Statistical properties of sites visited by independent random walks

TL;DR

This paper investigates the probabilistic ordering properties of two independent random walks on hyper-cubic lattices, analyzing how their visited sites compare over time through numerical simulations and analytical methods.

Contribution

It introduces new analytical results on the growth of ties and ordering probabilities between two independent random walks in various dimensions.

Findings

Average number of ties grows as 0.970508*ln t in 1D

Number of ties grows as (ln t)^2 in 2D

Leading asymptotic behaviors of ordering probabilities are characterized

Abstract

The set of visited sites and the number of visited sites are two basic properties of the random walk trajectory.

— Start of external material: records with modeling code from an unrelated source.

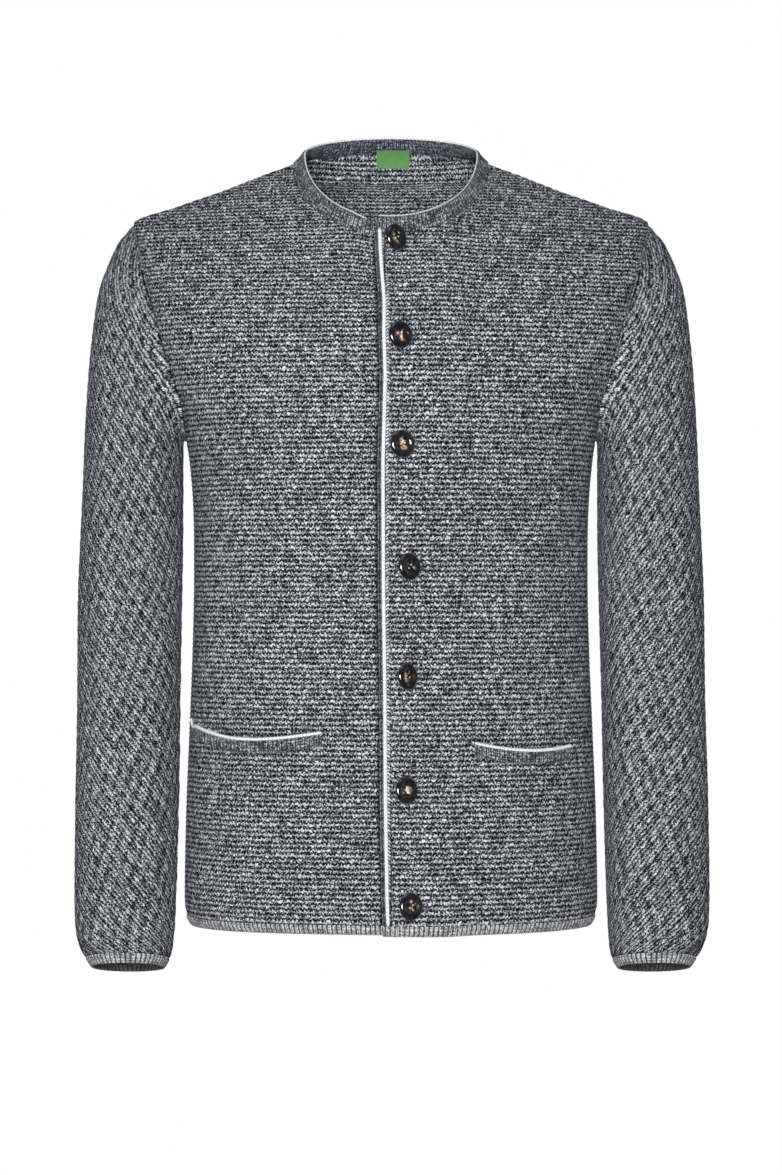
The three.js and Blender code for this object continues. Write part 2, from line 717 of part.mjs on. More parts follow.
// The small label that hangs from the neck seam, inside the back.
function labelBody() {
  const out = wall + liedOn;
  const rise = torsoPoint(Math.PI, neckSeam).z - torsoPoint(Math.PI, neckSeam - 1).z;
  const rows = steps(neckSeam - labelHeight / rise, neckSeam - 2 * seamStep, 2);
  const grid = rows.map((v) => {
    const start = Math.PI - turnAtX(labelHalfWidth + labelShift, v);
    const end = Math.PI + turnAtX(labelHalfWidth - labelShift, v);
    return steps(start, end, 4).map((turn) => {
      const { point, normal } = bodyPoint("back", turn, v);
      return {
        outer: point.clone().addScaledVector(normal, -out),
        inner: point.clone().addScaledVector(normal, -out - labelThickness),
      };
    });
  });
  return wallBody(grid);
}

const cardigan = new THREE.Group();
cardigan.add(meshOf("front_right", wallBody(panels.right), finish.bodyKnit));
cardigan.add(meshOf("front_left", wallBody(panels.left), finish.bodyKnit));
cardigan.add(meshOf("back", wallBody(panels.back), finish.bodyKnit));

for (const side of ["right", "left"]) {
  cardigan.add(meshOf(`sleeve_${side}`, sleeveBody(side), finish.sleeveKnit));
  cardigan.add(meshOf(`cuff_trim_${side}`, cuffBody(side), finish.lightTrim));
}
for (const part of ["right", "left", "back"]) {
  const trim = wallBody(bodyGrid(part, hemRows, trimProud));
  cardigan.add(meshOf(`hem_trim_${part}`, trim, finish.lightTrim));
}

const neckband = neckbandGrid();
cardigan.add(meshOf("neckband", wallBody(neckband), finish.bandKnit));
cardigan.add(meshOf("neck_tipping", neckTipping(neckband), finish.whiteCord));
cardigan.add(meshOf("neck_label", labelBody(), finish.greenLabel));

cardigan.add(meshOf("front_edging", edgeStrip(edging), finish.bandKnit));
cardigan.add(meshOf("front_piping", edgeStrip(piping), finish.whiteCord));

for (const row of pockets) {
  const pocket = named(pocketColumns, row);
  const welt = pocketBand(pocket, -weltHeight, -seamGap, weltThickness);
  const tipping = pocketBand(pocket, 0, tippingWidth, tippingHeight);
  cardigan.add(meshOf(`pocket_welt_${pocket.side}`, welt, finish.bandKnit));
  cardigan.add(meshOf(`pocket_tipping_${pocket.side}`, tipping, finish.whiteCord));
}
buttons.forEach((row, i) => cardigan.add(placedButton(row, i + 1)));

export default cardigan;
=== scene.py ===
import bpy
import numpy as np
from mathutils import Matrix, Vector


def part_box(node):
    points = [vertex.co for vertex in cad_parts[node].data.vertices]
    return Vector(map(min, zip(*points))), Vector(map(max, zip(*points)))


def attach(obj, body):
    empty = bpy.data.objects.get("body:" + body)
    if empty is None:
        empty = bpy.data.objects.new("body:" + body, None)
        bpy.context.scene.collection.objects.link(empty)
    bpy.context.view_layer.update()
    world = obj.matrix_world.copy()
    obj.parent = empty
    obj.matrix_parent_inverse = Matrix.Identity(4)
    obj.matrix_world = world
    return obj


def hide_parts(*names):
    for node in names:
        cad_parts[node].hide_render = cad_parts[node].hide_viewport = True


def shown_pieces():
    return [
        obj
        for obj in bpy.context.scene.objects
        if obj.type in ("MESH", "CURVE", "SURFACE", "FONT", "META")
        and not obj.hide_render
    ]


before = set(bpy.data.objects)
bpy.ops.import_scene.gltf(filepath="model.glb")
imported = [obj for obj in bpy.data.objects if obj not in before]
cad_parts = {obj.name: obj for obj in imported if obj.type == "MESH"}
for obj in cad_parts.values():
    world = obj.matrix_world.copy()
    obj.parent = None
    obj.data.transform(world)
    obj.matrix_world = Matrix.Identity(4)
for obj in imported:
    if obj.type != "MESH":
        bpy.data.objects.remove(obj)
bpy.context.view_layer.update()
scene = bpy.context.scene
print("frame loaded")

# All shapes are worked out in millimetres and made in metres. The front faces -Y, the wearer's left is +X.
metre = 0.001

# Camera: level, 3 m from the side seams, at the middle of the picture's height
view = {"distance": 3.0, "height": -0.375, "lens": 68.93, "mmPerPixel": 0.889, "middlePixel": (391.5, 587.0)}
cameraData = bpy.data.cameras.new("camera")
cameraData.sensor_fit = "VERTICAL"
cameraData.sensor_height = 24.0
cameraData.lens = view["lens"]
cameraData.clip_end = 30.0
camera = bpy.data.objects.new("camera", cameraData)
camera.location = (0.0, -view["distance"], view["height"])
camera.rotation_euler = (np.pi / 2, 0.0, 0.0)
scene.collection.objects.link(camera)
scene.camera = camera


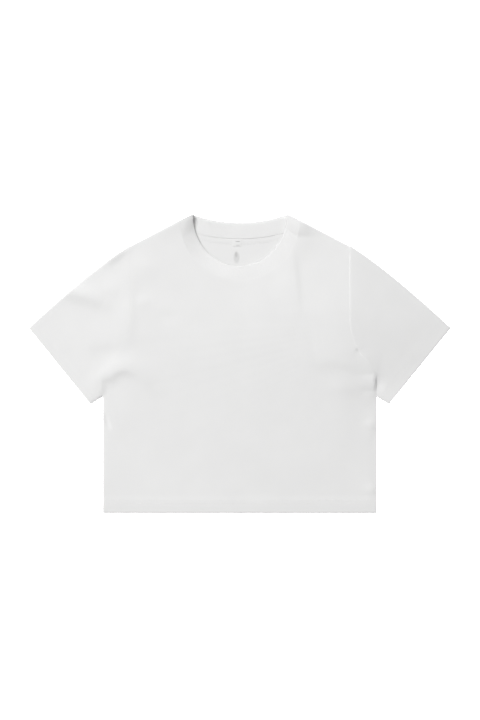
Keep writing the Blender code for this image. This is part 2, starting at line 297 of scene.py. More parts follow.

We consider two independent random walks on a hyper-cubic lattice and study ordering probabilities associated with these characteristics. The first is the probability that during the time interval (0,t), the number of sites visited by a walker never exceeds that of another walker. The second is the probability that the sites visited by a walker remain a subset of the sites visited by another walker. Using numerical simulations, we investigate the leading asymptotic behaviors of the ordering probabilities in spatial dimensions d=1,2,3,4. We also study the evolution of the number of ties between the number of visited sites. We show analytically that the average number of ties increases as $a_1\ln t$ with $a_1=0.970508$ in one dimension and as $(\ln t)^2$ in two dimensions.